In time, he grew to love the serenity of what he called “the best fighter’s camp in heavyweight history. I’m more at home with my log cabins than I am in my house in Cherry Hill.”

By the time Dillman bought it, the property was run down. “The smell up here was awful,” said Dillman, who said he hauled out 55 tons of trash.

The exteriors of the buildings have been pressure washed. The cabins are being completely redone with new roofs, floors and bathrooms.

The gym, whose foundation buckled when an embankment grew into it, was also fortified and rehabilitated. Dillman, who owns a karate studio in Reading, plans to conduct classes there, but there will also be an Ali museum, filled with photos and other memorabilia.

Guests will be able to run the same hilly route Ali did his road work on, and eat in the same enlarged kitchen where his aunt cooked his favorite meals. A giant stone fireplace provides warmth on chill evenings.

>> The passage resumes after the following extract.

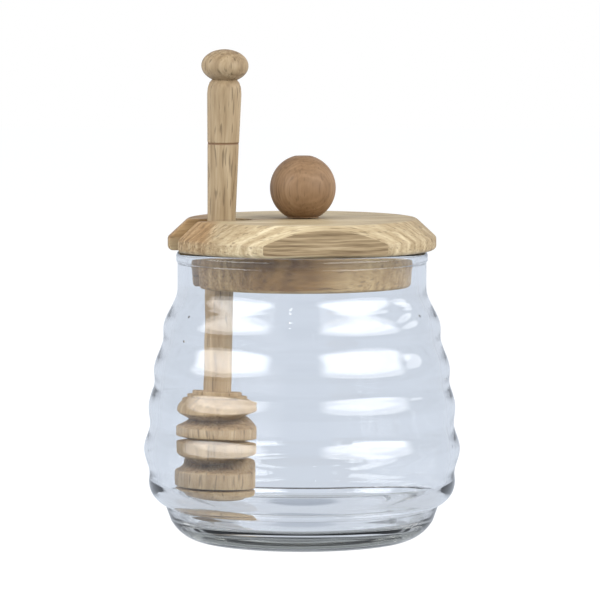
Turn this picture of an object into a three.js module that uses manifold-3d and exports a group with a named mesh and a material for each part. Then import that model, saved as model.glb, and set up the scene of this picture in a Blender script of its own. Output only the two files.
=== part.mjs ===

Turkey and deer are frequent visitors. Hawk Mountain, one of the country’s best places to see hawks and eagles, is about a 10-minute drive. The Appalachian Trail, a rugged hiking trail between Georgia and Maine, is about three miles away.

The surroundings invigorated Ali. “I’ve been hiking up hills, cutting down trees and chopping wood, just like the old fighters, and it’s given me more confidence,” he wrote in his book. “I like the quiet of the night when, at first, I couldn’t stand it.”

Dillman, whose name is one of 19 on a granite monument Ali erected on the site in 1980 to recognize his staff, can’t believe his good fortune.

“I was lucky enough to be here while every building was being built, and I wound up the owner of it,” he said.